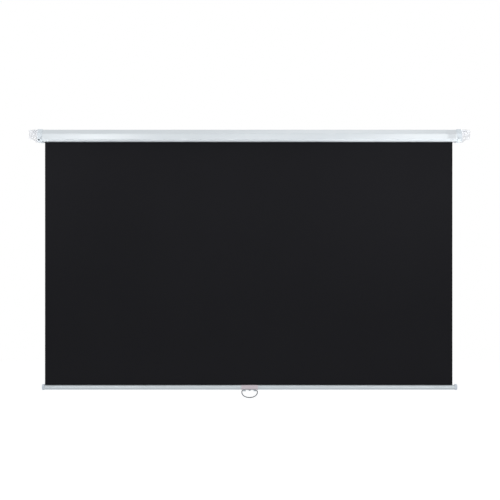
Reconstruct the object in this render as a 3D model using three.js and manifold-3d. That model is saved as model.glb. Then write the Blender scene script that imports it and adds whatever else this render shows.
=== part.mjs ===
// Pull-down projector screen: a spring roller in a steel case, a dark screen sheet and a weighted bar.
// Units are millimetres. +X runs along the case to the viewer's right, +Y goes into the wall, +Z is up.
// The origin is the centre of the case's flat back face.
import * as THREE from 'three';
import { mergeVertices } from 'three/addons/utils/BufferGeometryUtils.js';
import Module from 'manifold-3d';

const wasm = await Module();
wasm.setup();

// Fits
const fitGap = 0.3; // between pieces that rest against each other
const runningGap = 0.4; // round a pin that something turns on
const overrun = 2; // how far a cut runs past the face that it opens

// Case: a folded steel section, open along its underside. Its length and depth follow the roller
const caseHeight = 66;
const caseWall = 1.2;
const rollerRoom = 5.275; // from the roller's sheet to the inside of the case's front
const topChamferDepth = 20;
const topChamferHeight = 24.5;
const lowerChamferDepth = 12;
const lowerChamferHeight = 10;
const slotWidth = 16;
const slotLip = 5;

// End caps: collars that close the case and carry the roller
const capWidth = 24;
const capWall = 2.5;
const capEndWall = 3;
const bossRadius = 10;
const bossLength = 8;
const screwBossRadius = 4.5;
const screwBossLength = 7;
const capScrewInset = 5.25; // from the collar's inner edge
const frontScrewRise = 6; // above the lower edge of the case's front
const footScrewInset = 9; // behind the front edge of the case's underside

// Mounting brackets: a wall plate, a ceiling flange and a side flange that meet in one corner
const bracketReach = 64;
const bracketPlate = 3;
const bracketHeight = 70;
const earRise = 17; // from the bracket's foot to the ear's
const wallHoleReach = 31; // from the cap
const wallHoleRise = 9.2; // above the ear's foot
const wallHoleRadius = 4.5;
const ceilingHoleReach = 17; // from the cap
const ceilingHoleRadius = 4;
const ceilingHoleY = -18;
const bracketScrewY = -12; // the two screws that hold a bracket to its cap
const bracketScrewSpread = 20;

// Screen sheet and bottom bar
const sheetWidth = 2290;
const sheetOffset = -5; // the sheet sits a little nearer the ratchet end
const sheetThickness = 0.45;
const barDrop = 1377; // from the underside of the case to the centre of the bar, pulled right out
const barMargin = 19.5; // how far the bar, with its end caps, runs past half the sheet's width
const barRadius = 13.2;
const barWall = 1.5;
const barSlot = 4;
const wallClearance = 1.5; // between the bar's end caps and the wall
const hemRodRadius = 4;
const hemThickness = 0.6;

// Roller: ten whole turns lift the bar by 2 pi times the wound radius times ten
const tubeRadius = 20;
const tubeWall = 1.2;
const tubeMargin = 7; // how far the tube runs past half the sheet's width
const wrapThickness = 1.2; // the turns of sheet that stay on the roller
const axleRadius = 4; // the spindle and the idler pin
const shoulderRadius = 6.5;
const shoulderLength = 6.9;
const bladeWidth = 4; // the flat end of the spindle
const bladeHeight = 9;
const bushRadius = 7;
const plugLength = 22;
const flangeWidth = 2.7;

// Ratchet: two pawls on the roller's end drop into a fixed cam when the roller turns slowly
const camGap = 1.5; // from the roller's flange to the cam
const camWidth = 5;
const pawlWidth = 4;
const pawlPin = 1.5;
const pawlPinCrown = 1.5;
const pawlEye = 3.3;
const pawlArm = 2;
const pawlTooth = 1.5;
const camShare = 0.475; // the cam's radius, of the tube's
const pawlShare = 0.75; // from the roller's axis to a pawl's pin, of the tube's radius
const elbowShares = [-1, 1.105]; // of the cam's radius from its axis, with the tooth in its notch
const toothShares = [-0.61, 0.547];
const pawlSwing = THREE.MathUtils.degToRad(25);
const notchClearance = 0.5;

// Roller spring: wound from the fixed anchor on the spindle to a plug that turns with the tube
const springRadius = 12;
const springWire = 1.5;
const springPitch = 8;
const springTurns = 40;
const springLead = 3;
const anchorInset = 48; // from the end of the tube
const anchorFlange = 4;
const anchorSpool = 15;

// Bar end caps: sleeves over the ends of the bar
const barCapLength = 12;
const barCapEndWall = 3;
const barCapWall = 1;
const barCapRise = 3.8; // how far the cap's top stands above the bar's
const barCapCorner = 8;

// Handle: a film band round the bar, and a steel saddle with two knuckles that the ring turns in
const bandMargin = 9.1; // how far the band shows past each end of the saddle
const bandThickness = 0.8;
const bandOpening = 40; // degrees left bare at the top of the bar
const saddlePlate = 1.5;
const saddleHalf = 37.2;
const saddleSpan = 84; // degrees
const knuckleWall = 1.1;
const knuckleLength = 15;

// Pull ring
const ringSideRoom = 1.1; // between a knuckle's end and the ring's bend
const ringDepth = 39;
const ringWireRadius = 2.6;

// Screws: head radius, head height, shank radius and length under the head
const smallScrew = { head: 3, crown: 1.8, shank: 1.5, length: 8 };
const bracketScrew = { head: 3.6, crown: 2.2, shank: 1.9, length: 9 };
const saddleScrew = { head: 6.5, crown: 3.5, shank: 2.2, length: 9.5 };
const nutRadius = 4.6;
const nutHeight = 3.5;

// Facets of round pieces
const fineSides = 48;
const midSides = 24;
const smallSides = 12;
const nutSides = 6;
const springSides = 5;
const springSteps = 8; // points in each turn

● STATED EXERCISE
Look above for lines with the word "that" and copy them all.

● SOLUTION TO THIS EXERCISE
Reconstruct the object in this render as a 3D model using three.js and manifold-3d. That model is saved as model.glb. Then write the Blender scene script that imports it and adds whatever else this render shows.
const fitGap = 0.3; // between pieces that rest against each other
const runningGap = 0.4; // round a pin that something turns on
const overrun = 2; // how far a cut runs past the face that it opens
// End caps: collars that close the case and carry the roller
// Mounting brackets: a wall plate, a ceiling flange and a side flange that meet in one corner
const bracketScrewY = -12; // the two screws that hold a bracket to its cap
const wrapThickness = 1.2; // the turns of sheet that stay on the roller
// Roller spring: wound from the fixed anchor on the spindle to a plug that turns with the tube
// Handle: a film band round the bar, and a steel saddle with two knuckles that the ring turns in